You are the one using circular reasoning when you use the witnesses’ testimonies against them. What they saw convinced them Joseph Smith had a gift, but because they are believers their testimonies can’t be relied on. When I produced non-Mormon witnesses to the process, you say they were fooled by Joseph Smith’s trick hat. So you have made your position immune to evidence. The witnesses gave their testimonies independent of one another. The information they gave was once embarrassing to Joseph Smith to the point he suppressed it and replaced it with a more acceptable Urim and Thummim story. The unlikelihood of conspiracy makes the Spalding theory improbable.
I don't really care whether he is or isn't. But he uses his status as a historian to argue why his arguments should be accepted. It's on that basis that I have a problem. That is why I point out he doesn't come across to me as an objective historian...given his arguments.
I have tried to be fair, balanced, and measured in my assessment of historical sources, while you come across as desperate, unsophisticated, and unreasonable in your dismissal of Mormon witnesses.

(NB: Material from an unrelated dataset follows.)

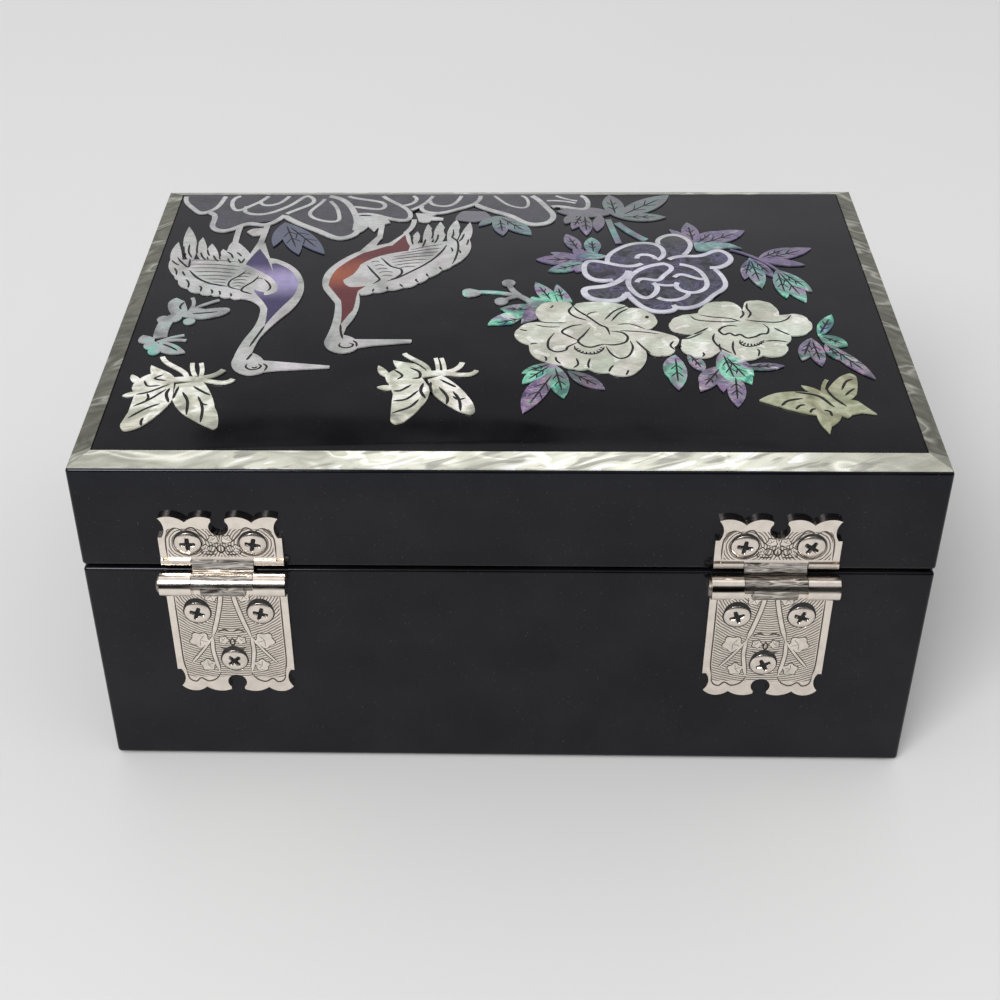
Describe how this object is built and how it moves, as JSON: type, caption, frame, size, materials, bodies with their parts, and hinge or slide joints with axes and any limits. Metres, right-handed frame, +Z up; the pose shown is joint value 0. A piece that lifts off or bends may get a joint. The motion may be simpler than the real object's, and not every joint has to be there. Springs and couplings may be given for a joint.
{
  "type": "jewelry box",
  "caption": "Rectangular lacquered jewelry box with a shell inlaid crowned lid on stop hinges, a front clasp, a mirror and a lined inside with ring rolls.",
  "frame": {"origin": "middle of the underside, on the surface that the box stands on", "axes": "+Z up, +Y out of the back where the hinges are, +X to the right of someone facing the front"},
  "size_m": [0.18, 0.1385, 0.0848],
  "materials": {
    "black_lacquer": "polished black lacquer",
    "bare_board": "sanded board",
    "white_shell": "polished white mother of pearl",
    "pearl_strip": "polished pearl shell strip",
    "grey_shell": "grey violet shell",
    "purple_shell": "shell dyed purple",
    "red_shell": "shell dyed red",
    "green_abalone": "green and blue abalone",
    "rose_abalone": "rose and violet abalone",
    "nickel": "engraved nickel plate",
    "velvet": "wine red velvet",
    "felt": "black felt",
    "mirror_glass": "silvered, bevelled edge"
  },
  "bodies": {
    "box_base": {"base_front_wall": "black_lacquer", "base_back_wall": "black_lacquer", "base_left_wall": "black_lacquer", "base_right_wall": "black_lacquer", "base_floor_board": "bare_board", "base_felt": "felt", "base_lining_floor": "velvet", "base_lining_front": "velvet", "base_lining_back": "velvet", "base_lining_left": "velvet", "base_lining_right": "velvet", "long_divider": "velvet", "cross_divider_left": "velvet", "cross_divider_right": "velvet", "ring_rolls": "velvet", "hinge_left_lower_leaf": "nickel", "hinge_left_pin": "nickel", "hinge_left_lower_screws": "nickel", "hinge_right_lower_leaf": "nickel", "hinge_right_pin": "nickel", "hinge_right_lower_screws": "nickel", "clasp_catch_plate": "nickel", "clasp_catch_screws": "nickel"},
    "lid": {"lid_front_wall": "black_lacquer", "lid_back_wall": "black_lacquer", "lid_left_wall": "black_lacquer", "lid_right_wall": "black_lacquer", "lid_top_board": "black_lacquer", "pearl_strip_front": "pearl_strip", "pearl_strip_back": "pearl_strip", "pearl_strip_left": "pearl_strip", "pearl_strip_right": "pearl_strip", "lid_lining_front": "velvet", "lid_lining_back": "velvet", "lid_lining_left": "velvet", "lid_lining_right": "velvet", "mirror": "mirror_glass", "mirror_frame": "velvet", "hinge_left_upper_leaf": "nickel", "hinge_left_upper_screws": "nickel", "hinge_right_upper_leaf": "nickel", "hinge_right_upper_screws": "nickel", "clasp_lid_plate": "nickel", "clasp_lid_screws": "nickel", "clasp_pin": "nickel", "inlay_crane_shells": "white_shell", "inlay_crane_body_purple": "purple_shell", "inlay_crane_body_red": "red_shell", "inlay_peonies_white": "white_shell", "inlay_peonies_outline": "white_shell", "inlay_peonies_fill": "grey_shell", "inlay_leaves_green": "green_abalone", "inlay_leaves_rose": "rose_abalone", "inlay_butterflies": "white_shell", "inlay_sprigs": "white_shell"},
    "clasp_tongue": {"clasp_tongue": "nickel"}
  },
  "joints": [
    {"name": "lid_hinge", "type": "hinge", "parent": "box_base", "child": "lid", "pos_m": [0.00165, 0.067, 0.0539], "axis": [-1, 0, 0], "range_deg": [0, 100]},
    {"name": "clasp_swing", "type": "hinge", "parent": "lid", "child": "clasp_tongue", "pos_m": [0, -0.0662, 0.0594], "axis": [-1, 0, 0], "range_deg": [0, 100]}
  ]
}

Correct, one can be a believer and still be a very objective historian or can still argue well from an objective perspective. But as I said Dan uses his historian status in order to claim superiority in argument. It is for that reason that I point out my criticism of his reasoning and that he doesn't come across to me as an objective historian but seems to argue more from a believer's perspective. My intention is not to be derogatory.
I don’t use any kind of status to claim superiority. If anything, I use historical methodology to assess sources and encourage you to do likewise.